While the rain did bring flooding, it was nothing of the sort that caused millions of dollars of damage last year.

"We had a couple of basements flooded, but that's all," a Pitcairn police officer said last night.

Duquesne University's radio station, WDUQ-FM, was knocked off the air at 6:20 p.m. when the storm cut off electrical power to its transmitter on Mount Washington.

The station, located at 90.5 FM, will be off the air indefinitely until power is restored, station spokeswoman Cynthia Ference-Kelly said.

Shoppers at the Wal-Mart on Route 19 in Cranberry weren't allowed to leave the store when the storm approached around 8 p.m. Instead, store employees ordered all customers to the ladies' clothing area in the middle of the store, then directed them to sit in a huddle on the floor.

"Everyone was petrified," said shopper Georgia Hopkins, 79, of Mercer, who had been shopping with her grandchildren.

Some people in the huddle were so frightened they began to sob, she said. Shoppers weren't allowed to move for about 30 minutes.

Mike Sarnelli hosted state troopers and volunteer firefighters who ducked into his market in Donegal to avoid the storms.

He said the troopers had been out on the roads when the first bad storm came through. But when the second storm hit, they decided to take cover.
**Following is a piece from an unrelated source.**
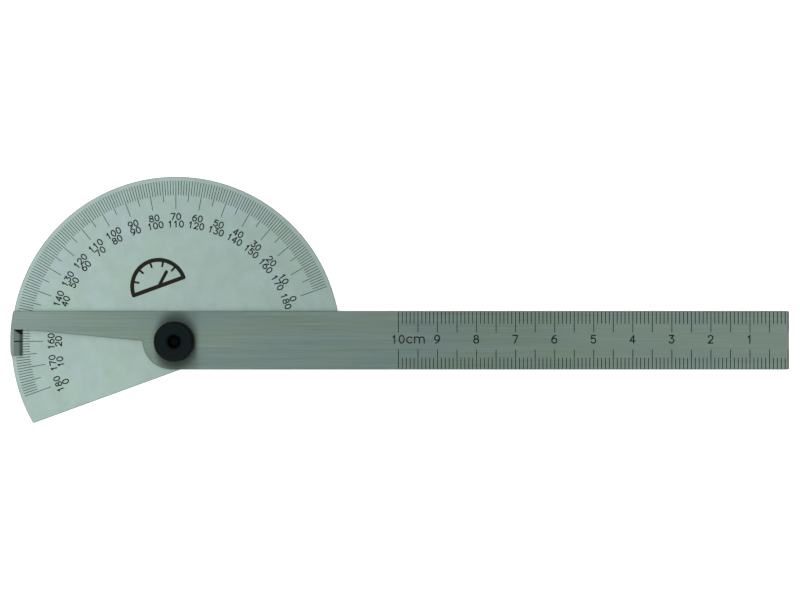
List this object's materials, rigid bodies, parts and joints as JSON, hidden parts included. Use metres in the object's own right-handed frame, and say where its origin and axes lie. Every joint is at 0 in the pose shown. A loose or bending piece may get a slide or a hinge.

Suddenly, his basement was filled with uniforms, he said.

Sarnelli said Route 711 was closed by a tree that fell across the road, wiping out the power lines with it.

Heather Gavlick, 24, of Green Tree, was headed to the Pirates game last night when she got a phone message saying people needed her help.

Gavlick, a new volunteer for the American Red Cross, canceled her plans, donned her Red Cross T-shirt and headed to the office.

It was the first time she was called out by the organization and she didn't know what to expect.

"When I got the call saying they needed volunteers (last night), I thought it was a good chance to get some experience."

Gavlick was stationed at Brashear High School, where a shelter for Mount Washington residents was opened.

No one showed up, but as Red Cross spokesman Mike Stack pointed out, the situation was one where many people felt more comfortable staying with relatives, or at home.